> _WHAT YOU ARE ASKED TO DO_:
Look through the records below, and copy out every line that holds the string "object".

> _DATA TO USE_:
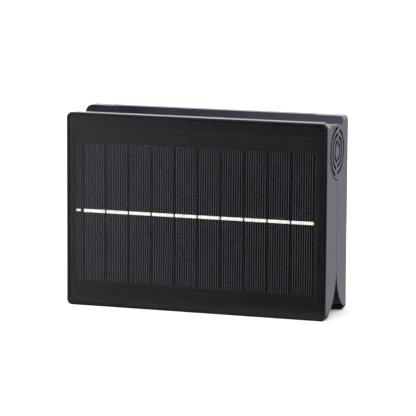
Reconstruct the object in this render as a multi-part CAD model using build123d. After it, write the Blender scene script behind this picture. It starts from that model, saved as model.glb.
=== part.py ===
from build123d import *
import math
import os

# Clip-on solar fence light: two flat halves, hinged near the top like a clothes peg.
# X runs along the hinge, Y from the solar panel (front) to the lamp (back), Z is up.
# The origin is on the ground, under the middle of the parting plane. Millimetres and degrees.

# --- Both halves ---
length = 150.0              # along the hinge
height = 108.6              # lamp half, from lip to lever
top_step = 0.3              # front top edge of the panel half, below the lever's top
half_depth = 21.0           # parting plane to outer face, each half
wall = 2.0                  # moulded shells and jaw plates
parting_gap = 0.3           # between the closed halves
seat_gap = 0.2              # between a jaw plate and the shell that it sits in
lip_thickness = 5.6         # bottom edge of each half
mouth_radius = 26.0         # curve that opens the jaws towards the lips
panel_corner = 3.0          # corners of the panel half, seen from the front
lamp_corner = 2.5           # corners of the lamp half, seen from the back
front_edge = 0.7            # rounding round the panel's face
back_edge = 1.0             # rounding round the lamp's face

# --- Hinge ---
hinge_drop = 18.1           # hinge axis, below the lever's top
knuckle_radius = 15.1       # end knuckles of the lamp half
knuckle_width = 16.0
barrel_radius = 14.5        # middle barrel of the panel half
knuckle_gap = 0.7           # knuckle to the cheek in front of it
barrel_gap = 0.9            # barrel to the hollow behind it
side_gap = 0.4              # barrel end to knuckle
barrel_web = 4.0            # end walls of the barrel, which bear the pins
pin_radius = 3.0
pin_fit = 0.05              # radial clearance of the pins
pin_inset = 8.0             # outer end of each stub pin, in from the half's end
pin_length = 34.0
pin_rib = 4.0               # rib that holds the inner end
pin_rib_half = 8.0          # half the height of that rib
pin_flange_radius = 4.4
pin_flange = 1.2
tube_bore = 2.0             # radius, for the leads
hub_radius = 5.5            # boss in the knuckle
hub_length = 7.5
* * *
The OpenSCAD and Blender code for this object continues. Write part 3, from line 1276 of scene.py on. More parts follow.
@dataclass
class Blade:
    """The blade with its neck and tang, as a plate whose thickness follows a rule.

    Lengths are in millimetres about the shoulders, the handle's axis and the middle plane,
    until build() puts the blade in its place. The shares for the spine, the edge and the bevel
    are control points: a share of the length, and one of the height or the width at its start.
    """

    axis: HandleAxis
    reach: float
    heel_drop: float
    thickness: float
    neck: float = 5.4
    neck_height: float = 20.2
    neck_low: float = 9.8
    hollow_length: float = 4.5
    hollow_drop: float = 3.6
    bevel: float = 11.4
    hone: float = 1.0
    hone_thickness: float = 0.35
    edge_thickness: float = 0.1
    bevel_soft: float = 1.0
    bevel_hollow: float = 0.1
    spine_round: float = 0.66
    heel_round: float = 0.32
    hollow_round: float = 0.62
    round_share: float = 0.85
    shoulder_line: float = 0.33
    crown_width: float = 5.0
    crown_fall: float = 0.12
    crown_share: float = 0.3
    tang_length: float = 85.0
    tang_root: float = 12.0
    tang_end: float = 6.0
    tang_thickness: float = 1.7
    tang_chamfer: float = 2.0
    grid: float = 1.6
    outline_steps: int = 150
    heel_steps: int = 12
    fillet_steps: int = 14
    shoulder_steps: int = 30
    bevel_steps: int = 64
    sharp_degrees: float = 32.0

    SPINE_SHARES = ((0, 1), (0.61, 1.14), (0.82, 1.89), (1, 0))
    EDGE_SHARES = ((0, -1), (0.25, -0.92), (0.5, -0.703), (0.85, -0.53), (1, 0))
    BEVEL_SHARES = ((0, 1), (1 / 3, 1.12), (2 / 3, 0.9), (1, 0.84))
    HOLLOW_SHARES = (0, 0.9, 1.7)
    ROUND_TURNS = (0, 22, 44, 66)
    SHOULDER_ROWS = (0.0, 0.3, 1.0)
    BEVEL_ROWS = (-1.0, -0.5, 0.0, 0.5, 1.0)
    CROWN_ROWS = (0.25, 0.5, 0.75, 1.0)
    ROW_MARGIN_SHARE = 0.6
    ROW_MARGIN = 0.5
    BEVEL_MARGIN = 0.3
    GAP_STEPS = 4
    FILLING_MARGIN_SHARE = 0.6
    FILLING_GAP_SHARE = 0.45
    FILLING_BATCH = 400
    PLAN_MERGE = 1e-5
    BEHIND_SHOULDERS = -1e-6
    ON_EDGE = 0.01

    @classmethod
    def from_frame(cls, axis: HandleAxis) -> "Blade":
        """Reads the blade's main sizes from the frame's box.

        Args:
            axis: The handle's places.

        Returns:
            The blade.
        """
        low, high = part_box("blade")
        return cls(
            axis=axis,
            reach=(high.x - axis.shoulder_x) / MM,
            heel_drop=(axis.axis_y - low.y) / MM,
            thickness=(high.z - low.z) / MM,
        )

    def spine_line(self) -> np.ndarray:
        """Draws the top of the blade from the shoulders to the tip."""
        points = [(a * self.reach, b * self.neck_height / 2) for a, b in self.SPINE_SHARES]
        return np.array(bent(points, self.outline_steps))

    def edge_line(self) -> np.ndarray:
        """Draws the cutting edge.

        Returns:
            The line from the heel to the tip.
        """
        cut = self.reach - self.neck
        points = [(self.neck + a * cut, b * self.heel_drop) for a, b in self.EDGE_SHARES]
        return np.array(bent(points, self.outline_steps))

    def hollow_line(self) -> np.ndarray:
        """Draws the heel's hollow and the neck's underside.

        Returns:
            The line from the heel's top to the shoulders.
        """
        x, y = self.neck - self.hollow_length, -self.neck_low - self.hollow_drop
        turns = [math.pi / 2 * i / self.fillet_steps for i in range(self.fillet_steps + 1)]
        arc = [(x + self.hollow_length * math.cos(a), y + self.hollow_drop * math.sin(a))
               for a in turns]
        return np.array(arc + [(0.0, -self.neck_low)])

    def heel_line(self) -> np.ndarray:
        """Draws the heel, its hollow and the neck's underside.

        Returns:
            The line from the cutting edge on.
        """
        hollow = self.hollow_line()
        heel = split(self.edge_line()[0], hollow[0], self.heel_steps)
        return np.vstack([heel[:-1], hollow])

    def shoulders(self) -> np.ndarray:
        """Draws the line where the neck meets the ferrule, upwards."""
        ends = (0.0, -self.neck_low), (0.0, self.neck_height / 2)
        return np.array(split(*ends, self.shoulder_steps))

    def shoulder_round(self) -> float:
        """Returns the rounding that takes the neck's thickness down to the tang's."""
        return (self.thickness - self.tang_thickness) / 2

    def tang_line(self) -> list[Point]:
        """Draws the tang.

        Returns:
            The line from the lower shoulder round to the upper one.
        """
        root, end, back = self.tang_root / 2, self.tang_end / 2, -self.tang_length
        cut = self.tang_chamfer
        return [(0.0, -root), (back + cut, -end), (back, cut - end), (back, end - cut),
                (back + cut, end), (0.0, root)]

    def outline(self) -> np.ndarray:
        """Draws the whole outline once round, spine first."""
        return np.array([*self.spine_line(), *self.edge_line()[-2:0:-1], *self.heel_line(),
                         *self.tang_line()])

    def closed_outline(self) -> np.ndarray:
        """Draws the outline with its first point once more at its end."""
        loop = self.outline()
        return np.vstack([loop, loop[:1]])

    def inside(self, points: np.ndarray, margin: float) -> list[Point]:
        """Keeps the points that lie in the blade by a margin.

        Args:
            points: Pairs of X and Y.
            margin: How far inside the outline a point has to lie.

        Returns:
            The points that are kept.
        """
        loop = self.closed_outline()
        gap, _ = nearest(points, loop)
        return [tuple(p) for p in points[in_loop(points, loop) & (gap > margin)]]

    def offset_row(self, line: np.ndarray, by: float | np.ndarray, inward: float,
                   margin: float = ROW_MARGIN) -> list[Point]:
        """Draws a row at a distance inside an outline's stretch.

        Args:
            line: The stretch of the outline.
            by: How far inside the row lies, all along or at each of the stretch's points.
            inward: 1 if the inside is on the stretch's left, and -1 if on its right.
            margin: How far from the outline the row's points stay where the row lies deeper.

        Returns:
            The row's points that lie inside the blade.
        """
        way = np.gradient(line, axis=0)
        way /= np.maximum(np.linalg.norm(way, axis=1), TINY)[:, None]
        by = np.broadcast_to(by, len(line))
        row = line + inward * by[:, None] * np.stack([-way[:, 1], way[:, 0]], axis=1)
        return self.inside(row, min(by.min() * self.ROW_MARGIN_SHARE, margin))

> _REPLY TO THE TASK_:
Reconstruct the object in this render as a multi-part CAD model using build123d. After it, write the Blender scene script behind this picture. It starts from that model, saved as model.glb.
The OpenSCAD and Blender code for this object continues. Write part 3, from line 1276 of scene.py on. More parts follow.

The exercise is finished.